Lists have two primary uses:

  • Accumulating items, which can be done with the += operator.
  • Matching against a specific ordered list of AST nodes.

For example, the following pattern accumulates numbers with the += operator, then uses the built-in join function to format them for rewriting:

PATTERN
engine marzano(0.1)
language js

and {
    $new_numbers = [],
    $new_numbers += 3,
    $new_numbers += 4,
    $new_numbers = join(list = $new_numbers, separator = ", "),
    `const numbers = [$numbers]` => `const numbers = [$new_numbers]`
}
INPUTOUTPUT
const numbers = [1, 2];
const numbers = [3, 4];

Meanwhile, this pattern looks specifically for a function declaration followed by a return statement (and removes it, for illustrative clarity):

PATTERN
engine marzano(0.1)
language js

statement_block($statements) where {
    $statements <: [function_declaration(), return_statement()],
    $statements => .
}
INPUTOUTPUT
var sumToValue = function (x, y) {
  function Value(v) {
    this.value = v;
  }
  return new Value(x + y);
};

var times = (x, y) => {
  return x * y;
};
var sumToValue = function (x, y) {

};

var times = (x, y) => {
  return x * y;
};

Maps

Grit has an immutable map type. Maps are constructed with curly braces ({}). Keys can contain letters and underscores, and values can be any valid Grit pattern.

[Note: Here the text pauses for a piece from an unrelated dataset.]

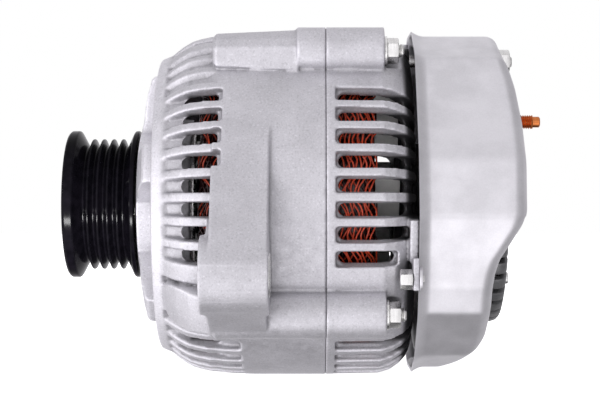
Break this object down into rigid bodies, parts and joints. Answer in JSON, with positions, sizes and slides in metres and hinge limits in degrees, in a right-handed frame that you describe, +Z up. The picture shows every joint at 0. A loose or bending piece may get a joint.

Maps can be accessed using $key.value syntax, where $key is a metavariable bound to a map and value is a key in the map. Accessors can be matched against like variables and used within a rewrite. If the key does not exist, the accessor will return undefined.

PATTERN
`const capital = $val` where {
  $capitals = { england: `london`, ours: $val },
  $capitals.ours <: `paris`,
  $val => $capitals.england,
}
INPUTOUTPUT
const capital = paris;
const capital = london;

Sequential patterns

Warning: sequential is only supported at the top level of a Grit program. You cannot nest it inside other patterns or clauses.

By default, a Grit program consist of a single top-level pattern, which is matched against the input code.

In some cases, it is simpler to have the Grit program consist of multiple patterns, processed sequentially.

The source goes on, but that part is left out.